Problem to work on - Write out all of the lines below, exactly and completely.

>> Start

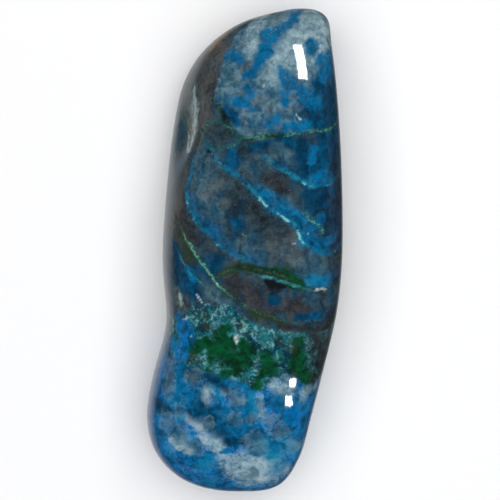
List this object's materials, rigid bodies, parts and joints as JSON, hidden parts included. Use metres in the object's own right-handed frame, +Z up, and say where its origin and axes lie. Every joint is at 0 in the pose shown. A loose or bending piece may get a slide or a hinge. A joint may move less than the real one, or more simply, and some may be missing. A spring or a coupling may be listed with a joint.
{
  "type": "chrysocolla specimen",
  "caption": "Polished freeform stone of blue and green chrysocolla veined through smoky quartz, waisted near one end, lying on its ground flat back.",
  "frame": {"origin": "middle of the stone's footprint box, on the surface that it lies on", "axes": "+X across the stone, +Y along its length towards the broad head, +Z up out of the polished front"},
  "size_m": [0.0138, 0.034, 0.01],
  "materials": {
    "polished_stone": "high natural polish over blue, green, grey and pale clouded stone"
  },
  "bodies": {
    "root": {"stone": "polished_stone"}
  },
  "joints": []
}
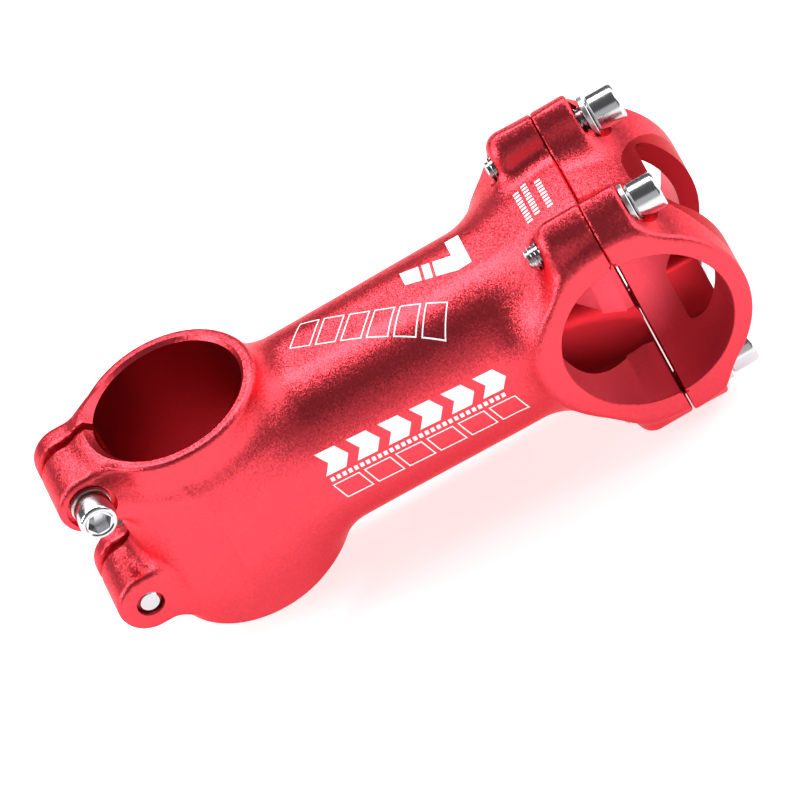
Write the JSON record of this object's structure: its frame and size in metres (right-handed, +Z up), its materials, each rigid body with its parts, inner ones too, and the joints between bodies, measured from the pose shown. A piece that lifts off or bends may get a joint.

>> End

Written answer -
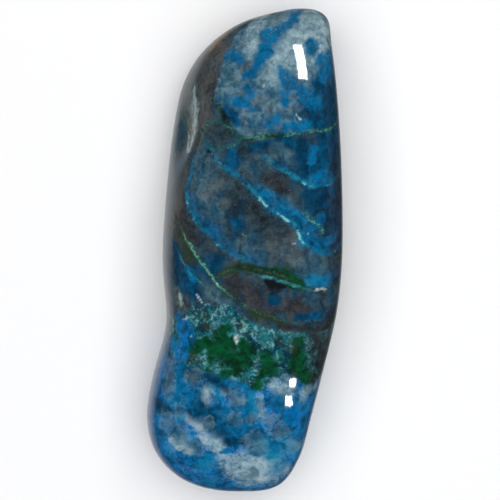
List this object's materials, rigid bodies, parts and joints as JSON, hidden parts included. Use metres in the object's own right-handed frame, +Z up, and say where its origin and axes lie. Every joint is at 0 in the pose shown. A loose or bending piece may get a slide or a hinge. A joint may move less than the real one, or more simply, and some may be missing. A spring or a coupling may be listed with a joint.
{
  "type": "chrysocolla specimen",
  "caption": "Polished freeform stone of blue and green chrysocolla veined through smoky quartz, waisted near one end, lying on its ground flat back.",
  "frame": {"origin": "middle of the stone's footprint box, on the surface that it lies on", "axes": "+X across the stone, +Y along its length towards the broad head, +Z up out of the polished front"},
  "size_m": [0.0138, 0.034, 0.01],
  "materials": {
    "polished_stone": "high natural polish over blue, green, grey and pale clouded stone"
  },
  "bodies": {
    "root": {"stone": "polished_stone"}
  },
  "joints": []
}
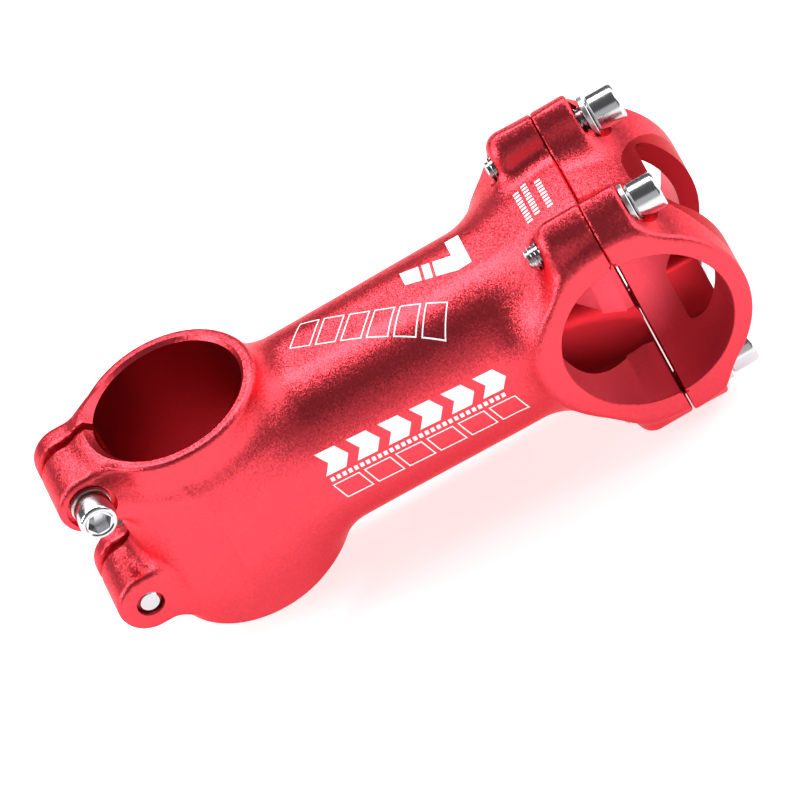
Write the JSON record of this object's structure: its frame and size in metres (right-handed, +Z up), its materials, each rigid body with its parts, inner ones too, and the joints between bodies, measured from the pose shown. A piece that lifts off or bends may get a joint.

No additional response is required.